Petit procès de l’insignifiance (2)
2. Des flics au substitut
C'était une belle matinée de dimanche ; la boulangère s'était arrêtée au carrefour et nous étions quelques-uns à blaguer quand la voiture des flics est arrivée. Ma voisine m'avait dit la veille qu'ils étaient venus mais que je n'étais pas là. Qu'ils reviendraient, les voilà.

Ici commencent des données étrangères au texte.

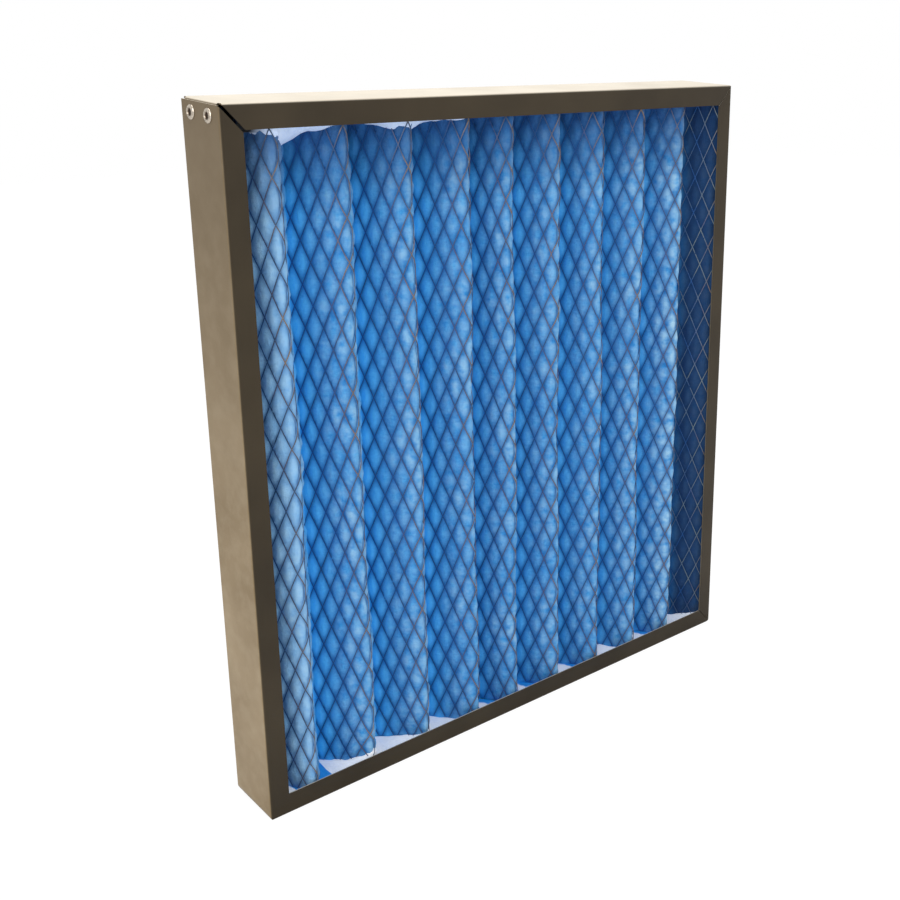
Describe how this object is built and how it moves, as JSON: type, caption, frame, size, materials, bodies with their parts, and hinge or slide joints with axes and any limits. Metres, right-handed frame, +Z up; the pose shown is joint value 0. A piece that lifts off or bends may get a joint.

Je me suis arrêtée à la portière, la baguette sous le bras et en souriant sincèrement, je leur ai dit « C'est moi que vous cherchez , c'est par là ». Je suis rentrée, j'ai posé ma baguette sur la table qui était encombrée de journaux et de revues comme d'habitude ; j'avais laissé la porte ouverte parce que je pensais qu'ils me suivaient. Je l'ai refermée pour que les chiennes ne sortent pas. Et le temps m'a paru long avant qu'il ne frappe. Comme il reculait à l'apparition de la chienne, j'ai dit « ne vous inquiétez pas, elle est gentille » ce à quoi il a répondu sur un ton à gâcher un mariage « Je n'ai pas peur des chiens ». J'aurais juré le contraire pourtant.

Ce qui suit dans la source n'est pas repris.